Linear Convergence of the Subspace Constrained Mean Shift Algorithm: From Euclidean to Directional Data
Yikun Zhang, Yen-Chi Chen
TL;DR
This work analyzes the algorithmic convergence of the SCMS ridge-finding method by recasting it as a subspace constrained gradient ascent with adaptive steps. It proves linear convergence for both population and sample SCGA/SCMS in Euclidean space and extends the ridge concept to directional data on the unit sphere, establishing a stability theorem for directional ridges on $\\Omega_q$. The directional SCMS algorithm on the sphere achieves analogous linear convergence rates, with geometric considerations (Exp map, geodesic distances) and matrix perturbation results (Davis–Kahan, Weyl) underpinning the theory.

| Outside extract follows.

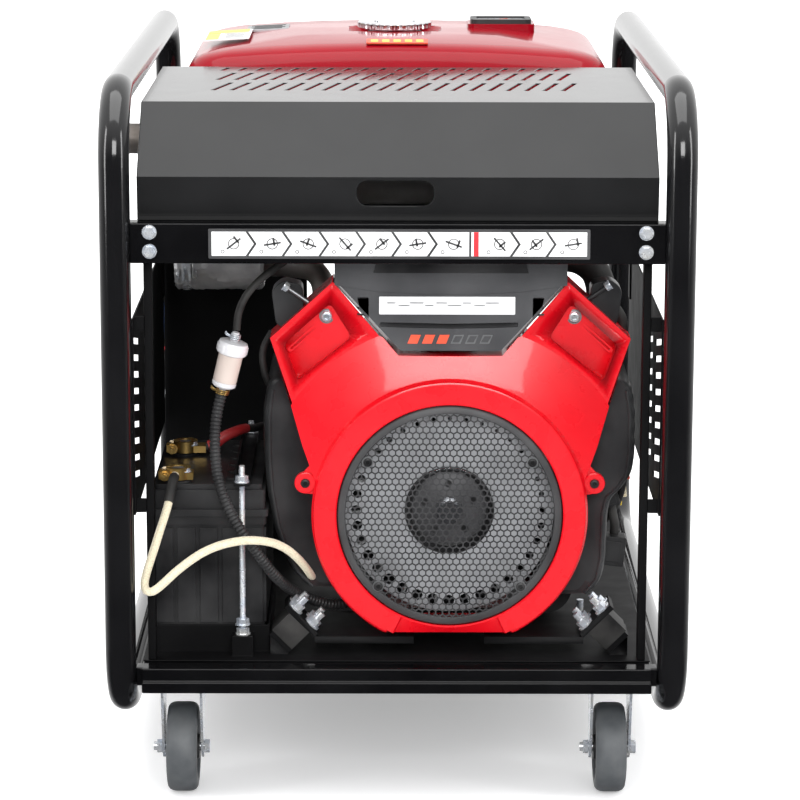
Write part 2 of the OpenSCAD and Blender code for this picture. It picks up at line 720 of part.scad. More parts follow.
module battery_hold_down() color("#b8bcc0") {
    x = rod_place;
    block([x - 9, batt_y - 22, batt_z + batt_h + 3.5], [x + 9, batt_y + batt_l + 18, batt_z + batt_h + 7]);
    rod_z(x, batt_y - 13, 186, batt_z + batt_h + 3.5, 3.5);
    rod_z(x, batt_y - 13, batt_z + batt_h + 7, batt_z + batt_h + 26, 3.5);
    rod_z(x, batt_y + batt_l + 10, floor_z, batt_z + batt_h + 3.5, 3.5);
    rod_z(x, batt_y - 13, 186, 188, 8.5);
    translate([x, batt_y - 13, 188]) cylinder(r = 7.5, h = 7, $fn = 6);
    translate([x, batt_y - 13, 199]) cylinder(r = 7.5, h = 7, $fn = 6);
    translate([x, batt_y - 13, batt_z + batt_h + 7]) cylinder(r = 7.5, h = 7, $fn = 6);
    translate([x, batt_y + batt_l + 10, batt_z + batt_h + 7]) cylinder(r = 7.5, h = 7, $fn = 6);
}

// ---------- leads and hoses ----------
module negative_lead() color("#ddd2b4") swept_tube(negative_route, 4.7, [0, 1, 0.2]);
module positive_lead() color("#b01a20") swept_tube(positive_route, 4.7, [0, 0.3, 1]);
module fuel_hose() color("#1a1a1b") swept_tube(hose_route, 4.2, [1, 0, 0]);
module fuel_loom() color("#1a1a1b") swept_tube(loom_route, 6.5, [0, 1, 0]);
module plug_leads() color("#17171a") {
    swept_tube(left_plug_route, 3.5, [0, 0, 1]);
    swept_tube(right_plug_route, 3.5, [0, 0, 1]);
}

// In-line fuel filter, leaning between the hose and the loom
module fuel_filter() color("#efe8e4")
    translate([-196, -399, 463]) rotate([3, 13.5, 0]) {
        cylinder(r = 4, h = 10);
        translate([0, 0, 8]) cylinder(r = 14, h = 40);
        translate([0, 0, 48]) cylinder(r = 17.5, h = 14);
        translate([0, 0, 62]) cylinder(r = 4, h = 10);
    }

// ---------- control panel ----------
module control_panel() color("#232428") mirror([1, 0, 0]) {
    difference() {
        block([panel_x - panel_d, panel_y, panel_z], [panel_x, panel_y + panel_l, panel_z + panel_h]);
        block([panel_x - panel_d - 1, panel_y + 3, panel_z + 3],
              [panel_x - 3, panel_y + panel_l - 3, panel_z + panel_h - 3]);
        for (y = socket_y) rod_x(panel_x - 4, panel_x + 1, y, socket_z, 27.2);
        rod_x(panel_x - 4, panel_x + 1, key_y, upper_row_z, 6.05);
        rod_x(panel_x - 4, panel_x + 1, choke_y, upper_row_z, 4.05);
        block([panel_x - 4, breaker_y - 9, upper_row_z - 17], [panel_x + 1, breaker_y + 9, upper_row_z + 17]);
    }
    // Ears of the flap's hinge
    for (y = [socket_y[0] - 39.5, socket_y[1] + 36.5]) difference() {
        block([panel_x, y, flap_z - 4], [panel_x + 9, y + 3, flap_z + 4]);
        rod_y(panel_x + 5, y - 1, y + 4, flap_z, 1.55);
    }
    // Breaker case behind its slot, and the straps up to the side rail
    block([panel_x - 26, breaker_y - 12, upper_row_z - 20], [panel_x - 10, breaker_y + 12, upper_row_z + 20]);
    for (s = [-1, 1]) block([panel_x - 12, breaker_y + s * 11 - 1.5, upper_row_z - 20],
                            [panel_x - 2, breaker_y + s * 11 + 1.5, upper_row_z + 20]);
    for (y = [panel_y + 20, panel_y + panel_l - 40])
        block([side_rail_x - 7, y, panel_z + panel_h - 1], [side_rail_x + 7, y + 20, 634]);
}

module sockets() color("#2e5ea8") mirror([1, 0, 0])
    for (y = socket_y) difference() {
        union() {
            rod_x(panel_x - 22, panel_x, y, socket_z, 27);
            rod_x(panel_x, panel_x + 3, y, socket_z, 31);
        }
        rod_x(panel_x - 14, panel_x + 4, y, socket_z, 20);
        for (a = [90, 210, 330]) translate([0, y + 10 * cos(a), socket_z + 10 * sin(a)])
            rod_x(panel_x - 20, panel_x - 13, 0, 0, 2.5);
    }

// Weather flap over both sockets, hinged along its top edge
module socket_cover() color("#3a3c40") mirror([1, 0, 0]) {
    block([panel_x + 4, socket_y[0] - 36, socket_z - 34], [panel_x + 6.5, socket_y[1] + 36, flap_z]);
    rod_y(panel_x + 5, socket_y[0] - 36, socket_y[1] + 36, flap_z, 3);
    rod_y(panel_x + 5, socket_y[0] - 39.5, socket_y[1] + 39.5, flap_z, 1.5);
}

module breaker_toggle() color("#e9e9ea") mirror([1, 0, 0])
    translate([panel_x, breaker_y, upper_row_z]) {
        rod_y(-2, -6, 6, 0, 7);
        rotate([0, -25, 0]) block([0, -5, -3], [15, 5, 3]);
    }

module ignition_key() color("#c3c6c9") mirror([1, 0, 0]) {
    rod_x(panel_x - 24, panel_x + 3, key_y, upper_row_z, 6);
    block([panel_x + 3, key_y - 1.2, upper_row_z - 4], [panel_x + 10, key_y + 1.2, upper_row_z + 4]);
    translate([panel_x + 10, key_y - 1.2, upper_row_z]) rotate([0, 90, 90]) difference() {
        cylinder(r = 10, h = 2.4);
        translate([5, 0, -1]) cylinder(r = 2.5, h = 5);
    }
}

module choke_knob() color("#1d1d1f") mirror([1, 0, 0]) {
    rod_x(panel_x - 30, panel_x + 2, choke_y, upper_row_z, 4);
    rod_x(panel_x + 2, panel_x + 10, choke_y, upper_row_z, 10);
}

// ---------- casters ----------
// One leg of a fork, narrowing to the axle
module fork_leg(side, axle_y) {
    top = caster_top - 5;
    outline = [[-30, top], [30, top], [axle_y + 13, wheel_r], [axle_y, wheel_r - 13],
               [axle_y - 13, wheel_r]];
    translate([side * 22 - 1.5, 0, 0]) rotate([90, 0, 90]) linear_extrude(3) polygon(outline);
}

// Fork with its crown plate and axle bolt; a rigid one is bolted up by its plate
module fork(axle_y, crown_z) {
    difference() {
        union() {
            translate([0, 0, crown_z - 5]) linear_extrude(3) rounded_rect(58, 62, 10);
            for (side = [-1, 1]) fork_leg(side, axle_y);
        }
        rod_x(-30, 30, axle_y, wheel_r, axle_r);
    }
    rod_x(-34, 30, axle_y, wheel_r, axle_r - 0.05);
    for (x = [-30, 24]) translate([x, axle_y, wheel_r]) rotate([0, 90, 0]) cylinder(r = 8, h = 6, $fn = 6);
}

module caster_frames() color("#c6ccd2") {
    for (side = [-1, 1]) {
        translate([side * front_wheel_x, front_wheel_y, 0]) {
            fork(0, caster_top);
            translate([0, 0, caster_top - 2]) linear_extrude(cast_h + 2) rounded_rect(84, 66, 6);
        }
        translate([side * rear_swivel_x, rear_swivel_y, 0]) {
            translate([0, 0, caster_top]) linear_extrude(cast_h) rounded_rect(84, 90, 6);
            rod_z(0, 0, caster_top - 9, caster_top, 6);
        }
    }
}

module rear_fork(side) color("#c6ccd2")
    translate([side * rear_swivel_x, rear_swivel_y, 0]) difference() {
        fork(trail, caster_top);
        rod_z(0, 0, caster_top - 10, caster_top + 1, 6.05);
    }
module rear_fork_left() rear_fork(-1);
module rear_fork_right() rear_fork(1);

// Rounded tread on a hub with a running bore
module wheel(x, y) color("#6b7075")
    translate([x, y, wheel_r]) rotate([0, 90, 0])
        rotate_extrude() polygon([
            [axle_r, -wheel_w / 2 - 1], [14, -wheel_w / 2 - 1], [16, -wheel_w / 2 + 5],
            [36, -wheel_w / 2 + 5], [40, -wheel_w / 2], [wheel_r - 5, -wheel_w / 2],
            [wheel_r - 1.5, -wheel_w / 2 + 2], [wheel_r, -wheel_w / 2 + 6],
            [wheel_r, wheel_w / 2 - 6], [wheel_r - 1.5, wheel_w / 2 - 2],
            [wheel_r - 5, wheel_w / 2], [40, wheel_w / 2], [36, wheel_w / 2 - 5],
            [16, wheel_w / 2 - 5], [14, wheel_w / 2 + 1], [axle_r, wheel_w / 2 + 1]]);
module wheel_front_left() wheel(-front_wheel_x, front_wheel_y);
module wheel_front_right() wheel(front_wheel_x, front_wheel_y);
module wheel_rear_left() wheel(-rear_swivel_x, rear_swivel_y + trail);
module wheel_rear_right() wheel(rear_swivel_x, rear_swivel_y + trail);

side_loop_left();
side_loop_right();
base_rails();
deck_tray();
cross_bars();
uprights();
upper_rails();
side_guards();
bolts();
muffler_cover();
muffler();
exhaust_wrap();
tank_upper_shell();
tank_lower_shell();
filler_neck();
fuel_cap_seal();
fuel_cap();
fuel_gauge();
crankcase();
cylinders();
cylinder_heads();
cylinder_shrouds();
fan_shroud();
fan_grille();
intake_panel();
air_cleaner();
carburettor();
flywheel_fan();
crankshaft();
alternator_rotor();
alternator_housing();
alternator_stator();
crank_bearings();
starter_motor();
oil_filter();
dipstick();
mount_brackets();
rubber_mounts();
battery();
battery_clamps();
battery_hold_down();
negative_lead();
positive_lead();
fuel_filter();
fuel_hose();
fuel_loom();
plug_leads();
control_panel();
sockets();
socket_cover();
breaker_toggle();
ignition_key();
choke_knob();
caster_frames();
rear_fork_left();
rear_fork_right();
wheel_front_left();
wheel_front_right();
wheel_rear_left();
wheel_rear_right();
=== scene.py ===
"""Looks of an open-frame portable generator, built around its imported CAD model. Metres throughout.

X runs across the fan end, Y from the fan end (-Y) to the alternator end, Z is up.
"""

import json
import math

import bmesh
import bpy
from mathutils import Matrix, Vector


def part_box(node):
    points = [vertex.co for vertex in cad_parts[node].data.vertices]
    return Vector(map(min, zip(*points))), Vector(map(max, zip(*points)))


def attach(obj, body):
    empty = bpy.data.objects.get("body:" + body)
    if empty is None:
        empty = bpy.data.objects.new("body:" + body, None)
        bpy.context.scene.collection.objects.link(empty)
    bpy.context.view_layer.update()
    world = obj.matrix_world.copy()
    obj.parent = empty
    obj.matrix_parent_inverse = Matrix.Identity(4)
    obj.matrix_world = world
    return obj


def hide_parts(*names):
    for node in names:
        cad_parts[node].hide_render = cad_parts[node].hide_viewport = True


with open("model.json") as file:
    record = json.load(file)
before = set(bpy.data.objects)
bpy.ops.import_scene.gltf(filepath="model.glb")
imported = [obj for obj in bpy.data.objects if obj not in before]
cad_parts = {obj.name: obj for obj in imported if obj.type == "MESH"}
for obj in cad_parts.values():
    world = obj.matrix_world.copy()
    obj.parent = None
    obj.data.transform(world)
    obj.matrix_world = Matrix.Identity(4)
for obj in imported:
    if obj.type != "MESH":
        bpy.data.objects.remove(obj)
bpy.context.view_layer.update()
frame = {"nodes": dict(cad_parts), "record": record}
scene = bpy.context.scene
nodes = frame["nodes"]
MM = 0.001
ROOT = "machine"


def centre(node):
    """Middle of a CAD node's box."""
    low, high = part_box(node)
    return (low + high) / 2


crank = Vector((centre("crankshaft").x, 0, centre("fan_grille").z))
tank_middle = centre("tank_lower_shell") / MM
tank_half = (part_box("tank_lower_shell")[1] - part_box("tank_lower_shell")[0]) / 2 / MM
tank_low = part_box("tank_lower_shell")[0].z / MM
tank_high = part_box("fuel_cap")[1].z / MM - 11

# ---------------------------------------------------------------- camera
CAMERA_AT = Vector((-0.0113, -4.0095, 1.2175))
PITCH = math.radians(11.916)
YAW = math.radians(0.226)
ROLL = math.radians(0.166)
SENSOR_MM, LENS_MM = 36, 148.7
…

Empirical results on synthetic data and earthquakes illustrate the practical benefits of the directional approach, particularly at high latitudes where Euclidean methods suffer bias. The paper advances ridge estimation on manifolds and highlights open issues on bandwidth selection and broader manifold generalizations.
Abstract
This paper studies the linear convergence of the subspace constrained mean shift (SCMS) algorithm, a well-known algorithm for identifying a density ridge defined by a kernel density estimator. By arguing that the SCMS algorithm is a special variant of a subspace constrained gradient ascent (SCGA) algorithm with an adaptive step size, we derive the linear convergence of such SCGA algorithm. While the existing research focuses mainly on density ridges in the Euclidean space, we generalize density ridges and the SCMS algorithm to directional data. In particular, we establish the stability theorem of density ridges with directional data and prove the linear convergence of our proposed directional SCMS algorithm.